When I saw a picture of a slingshot made out of Jesus on Facebook, I instantly Liked it. A friend who shared it, however, got in trouble. Someone thought it was offensive.
When I see this Jesus slingshot, I’m reminded of all the people in my community who are judging and abusing my friends in the name of Jesus. I am thinking of the false persecution complex and a pretend war on Christmas. When it isn’t secularism, but capitalism that is making a charade of the holiday. I’m thinking of the right of Christians in Indiana to oppress minorities as their expression of Christian faith.
I think of all the ways in which my fellow Christians take the part, not of the woman redeemed by Jesus, the disciples, or even Jesus himself in John 8, but those neighbors, eager to stone to death the one they thought was evil.
But the essential teaching in scripture is that it is the powerless we have concern for, not the powerful. The powerful are good. They’ll be fine. It’s those who have no recourse and no family. And few of us are in that powerless position. Much more often, we’re the ones doing the hurting. We are casting stones at one another in the name of Jesus, with Jesus, turning Jesus himself into a weapon of condemnation.
Each of us has a right to be offended by what we see, but if this gag didn’t have an element of truth, it wouldn’t be funny. This slingshot is a comment on our Christian culture. Less funny are the soldiers who, in earnest faith, put religious iconography on their weapons and bombs. For many do this *in* faith.
Nothing could be further from GOD than making violence sacred. Nothing could be further from GOD than justifying abuse of minorities, ignoring the plight of the refugee and immigrant, refusing help to the widow and orphan.
So many people throw stones anyway. They think Jesus needs defending. They don’t think they are casting the first stone because they are convinced that someone else already has. They think this is self-defense. Many are convinced they aren’t breaking this teaching from John 8 because someone else started it. They aren’t casting the first stone: just the second. Jesus didn’t condemn the casting of the second stone. they reason.
Sorry, but that’s not how it works, and certainly not what Jesus teaches.
Jesus has something to say about that, too. Turn the other cheek. If someone sues you for your coat, give him all your clothes. If a soldier forces you to carry his gear for a mile, keep walking another one. Your choices, in the midst of adversity, when you are being attacked, when all hope is lost, is not a simple choice between fight or flight.

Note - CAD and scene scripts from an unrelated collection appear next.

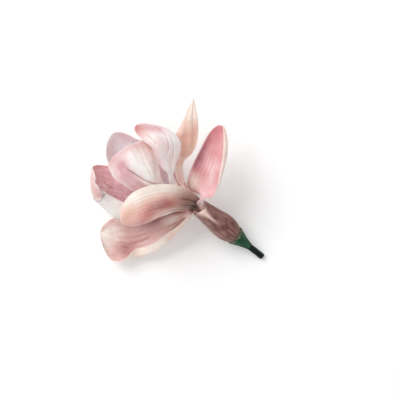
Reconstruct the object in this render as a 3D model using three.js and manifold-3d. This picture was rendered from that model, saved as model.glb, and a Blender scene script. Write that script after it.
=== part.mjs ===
// A picked saucer magnolia bloom, lying on its side on a flat surface.
// Millimetres, +Z up, the surface at z = 0. Nine petals in three whorls stand with their
// narrow claws in the mouth of a swollen tube; a green cup and a short cut stalk close it.
import * as THREE from "three";
import { mergeVertices } from "three/addons/utils/BufferGeometryUtils.js";
import Module from "manifold-3d";

const wasm = await Module();
wasm.setup();

// ---- driving dimensions -------------------------------------------------------------

const MOUTH = new THREE.Vector3(19.5, -23, 31); // middle of the tube's mouth
const HEADING = 142; // degrees from +X to which the bloom looks
const RISE = 22; // degrees by which its axis climbs from stalk to bloom

const TO_MIDDLE = new THREE.Vector3(-1, -0.4, 0); // moves the middle of the bloom's box to x = y = 0

const GAP = 0.3; // between pieces that hold each other
const MERGE = 1e-5; // points closer than this are one

const BLADE = 0.8; // petal thickness
const MIN_HALF_WIDTH = 0.6; // at a petal's very tip
const ROWS = 20; // grid lines along a petal
const COLUMNS = 17; // grid lines across it
const ROW_BUNCHING = 0.6; // draws the grid lines together at the tip
const COLUMN_BUNCHING = 0.45; // draws them together at the edges
const CROSS_STEPS = 8; // steps of the cross-section's integral between two grid lines

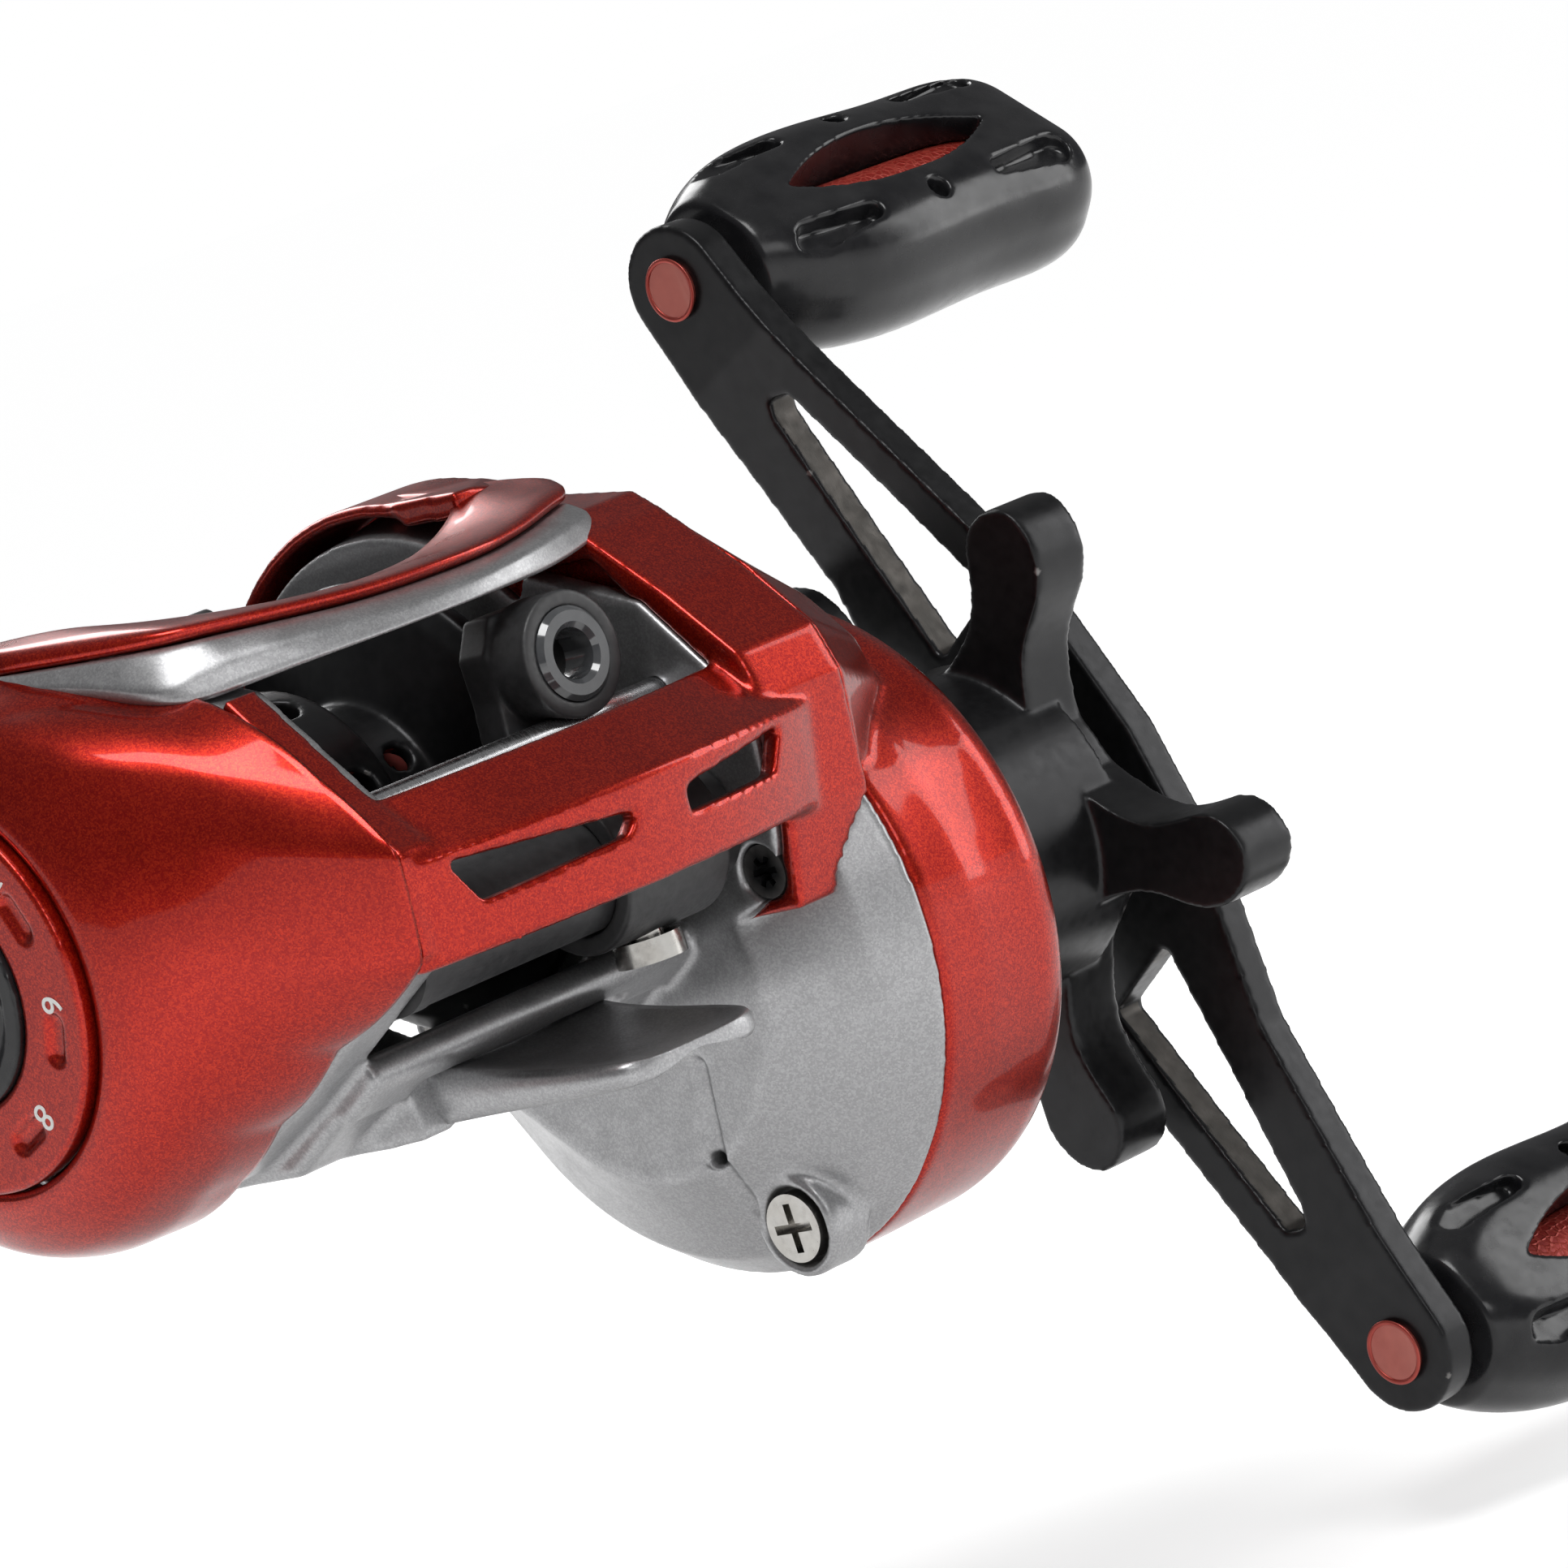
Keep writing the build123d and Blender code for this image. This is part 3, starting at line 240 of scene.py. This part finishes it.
def brass():
    s = Shader("brass", (0.72, 0.52, 0.24), 1.0, 0.26)
    s.vary_color(s.span(s.noise(0.9), 0.0, 0.6), (0.6, 0.4, 0.17))
    s.vary_roughness(s.noise(2.0, 4.0), 0.2, 0.34)
    s.bump(s.noise(5.0), 0.003, 0.4)
    return s.material


def carbon_felt():
    s = Shader("carbon_felt", (0.03, 0.03, 0.032), 0.1, 0.6)
    weave = s.cells(1.6)
    s.vary_color(s.span(weave, 0.0, 0.6, 0.2, 0.8), (0.1, 0.1, 0.105))
    s.bump(weave, 0.02, 0.6)
    return s.material


def red_anodised():
    s = Shader("red_anodised", (0.32, 0.055, 0.045), 0.8, 0.38)
    s.vary_color(s.span(s.noise(0.8), 0.0, 0.5), (0.42, 0.08, 0.06))
    s.vary_roughness(s.noise(1.5), 0.32, 0.46)
    s.bump(s.noise(7.0), 0.004, 0.5)
    s.wear_edges((0.6, 0.3, 0.25), 0.55, 0.64, 0.5)
    return s.material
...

There’s a third choice: standing up to injustice without perpetuating that injustice.
That’s my theological response.
My personal one is that I thought the slingshot was hilarious and relevant given the unChristian zeitgeist: oppress minorities, don’t protect the refugee, and arm yourself for Jesus.

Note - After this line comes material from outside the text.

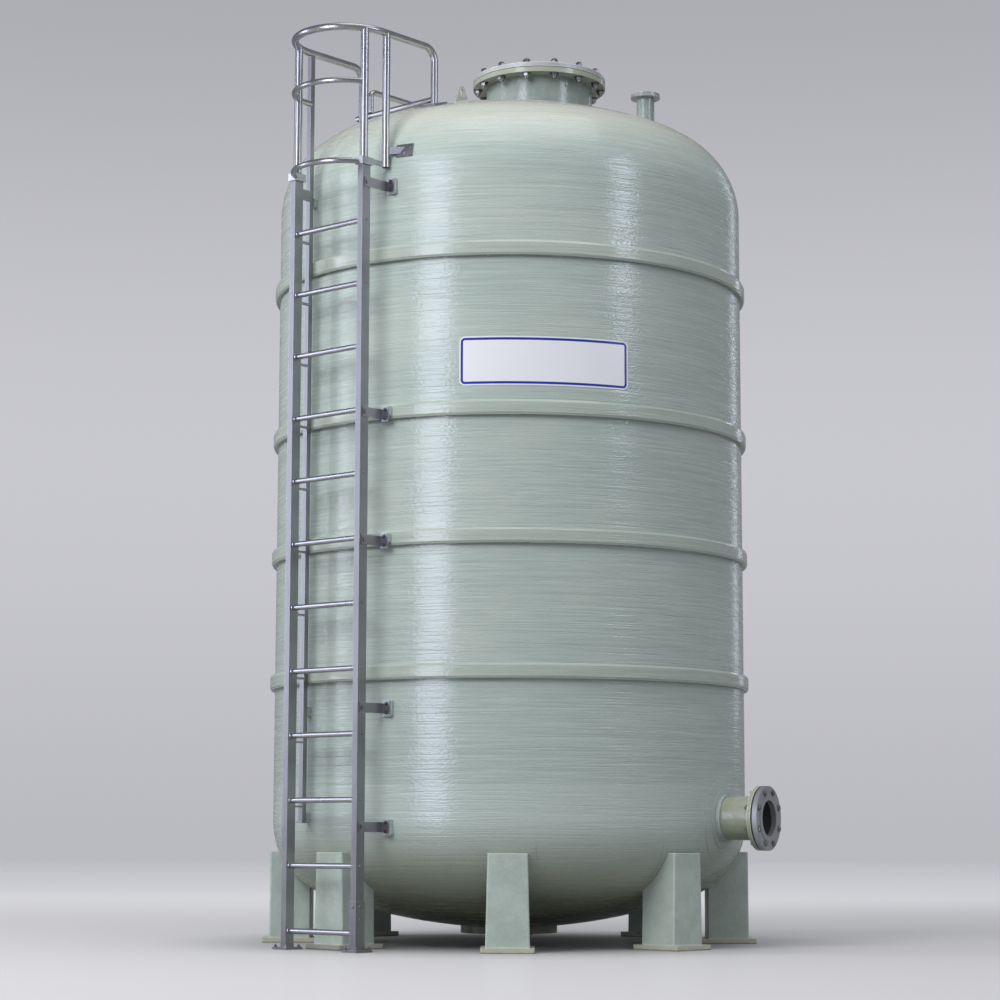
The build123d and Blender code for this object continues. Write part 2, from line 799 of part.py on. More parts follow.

How could I be offended by something that doesn’t make fun of my faith in the least: it critiques the false faith of those who claim to be Christian but don’t actually like the things Jesus has to say. And refuse to do the things that Jesus does: defending the weak, protecting the refugee, and reconciling the outcast.

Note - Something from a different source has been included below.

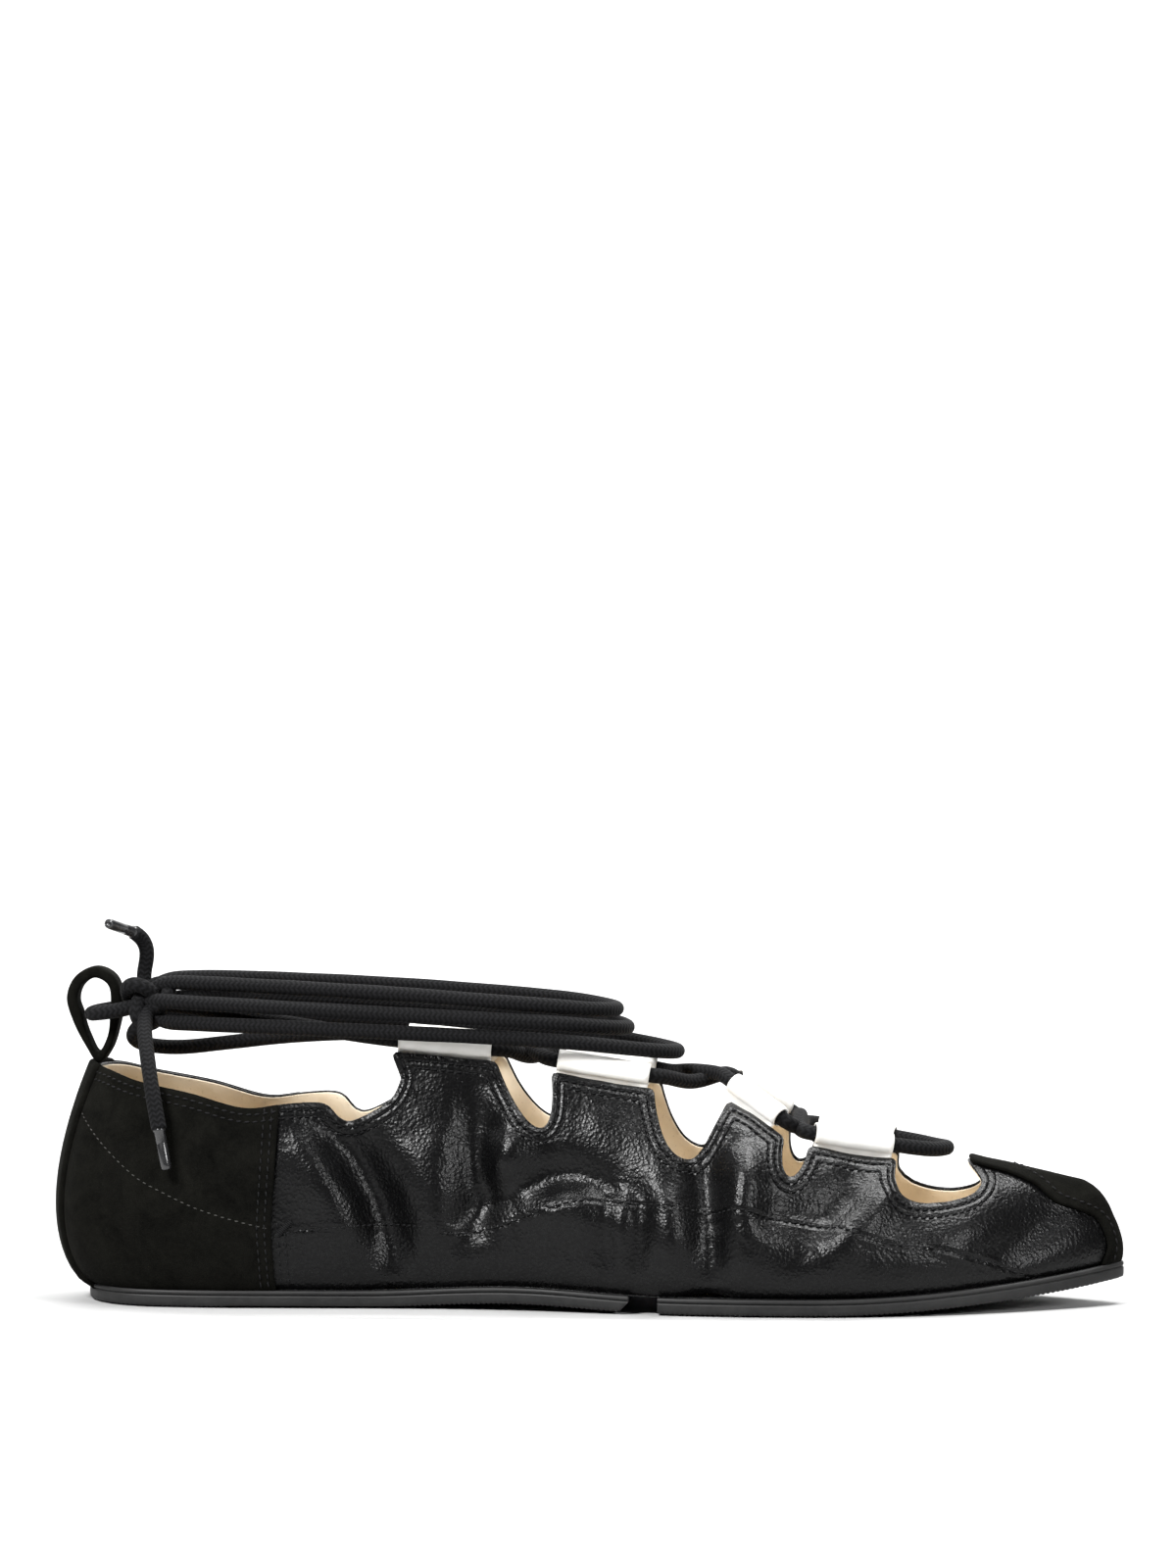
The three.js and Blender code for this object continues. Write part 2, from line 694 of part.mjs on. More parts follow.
const END_UP = [
  [14.1, -3.8, 82.8], [15.2, -3.6, 86.6], [15, -3.7, 89.8], [13.6, -4.6, 92.2], [12.2, -6.6, 93.2],
];
const END_DOWN = [
  [15.5, -9.8, 72], [15.8, -13.5, 69.5], [16.8, -18, 65.5], [18, -22, 61],
  [19.2, -25.2, 56], [20.4, -27.2, 50.5], [21.6, -28.3, 45],
];
const AGLET_UP = [[11.8, -7.1, 93.4], [6.9, -15.2, 95.9]];
const AGLET_DOWN = [[21.7, -28.4, 44.6], [23.7, -29.6, 34.9]];

const FREE_LACE = [
  'lace_strand_outer', 'lace_strand_inner', 'lace_wrap_1', 'lace_wrap_2', 'lace_wrap_3',
  'lace_knot', 'lace_end_up', 'lace_end_down', 'aglet_up', 'aglet_down',
];

function route(rows) {
  return rows.map(([x, y, z]) => new THREE.Vector3(x, y, z));
}

function knotSolid() {
  const ball = new THREE.SphereGeometry(knotRadius, 12, 8);
  ball.translate(knotCentre.x, knotCentre.y, knotCentre.z);
  return solidOf(ball).add(cordSolid(route(KNOT_TURN), 14));
}

function agletSolid(rows) {
  const [from, to] = route(rows);
  const way = to.clone().sub(from).normalize();
  const geometry = new THREE.CylinderGeometry(agletDiameter / 2, agletDiameter / 2, agletLength, cordSides);
  geometry.translate(0, agletLength / 2, 0);
  geometry.applyQuaternion(new THREE.Quaternion().setFromUnitVectors(new THREE.Vector3(0, 1, 0), way));
  geometry.translate(from.x, from.y, from.z);
  return solidOf(geometry);
}

// A strand starts just behind the mouth of its tunnel
function strandFrom(tunnel, rows, steps) {
  const mouth = tunnel.back.clone().addScaledVector(tunnel.way, laceSeat);
  return cordSolid([mouth, tunnel.back, ...route(rows)], steps);
}

const firstTab = { outer: tunnels.outer[0], inner: tunnels.inner[0] };
addSolid('lace_strand_outer', strandFrom(firstTab.outer, STRAND_OUTER, 8), colours.lace);
addSolid('lace_strand_inner', strandFrom(firstTab.inner, STRAND_INNER, 14), colours.lace);
addSolid('lace_wrap_1', cordSolid(route(WRAP_1), 24), colours.lace);
addSolid('lace_wrap_2', cordSolid(route(WRAP_2), 24), colours.lace);
addSolid('lace_wrap_3', cordSolid(route(WRAP_3), 26), colours.lace);
addSolid('lace_knot', knotSolid(), colours.lace);
addSolid('lace_end_up', cordSolid(route(END_UP), 6), colours.lace);
addSolid('lace_end_down', cordSolid(route(END_DOWN), 7), colours.lace);
addSolid('aglet_up', agletSolid(AGLET_UP), colours.tip);
addSolid('aglet_down', agletSolid(AGLET_DOWN), colours.tip);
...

Jesus doesn’t endorse violence or self-defense. He came to spread the love of GOD.
And when he did, he was condemned, abused, and murdered by the state for it.
He told his followers to walk that same path. To carry a cross like he did.
Imposing our way, making it be about what we want, bending others to our will, that isn’t following that path. Lashing out at others in self-defense, because of a perceived offense, isn’t following that path.
It’s not carrying your cross, it’s nailing Jesus to his.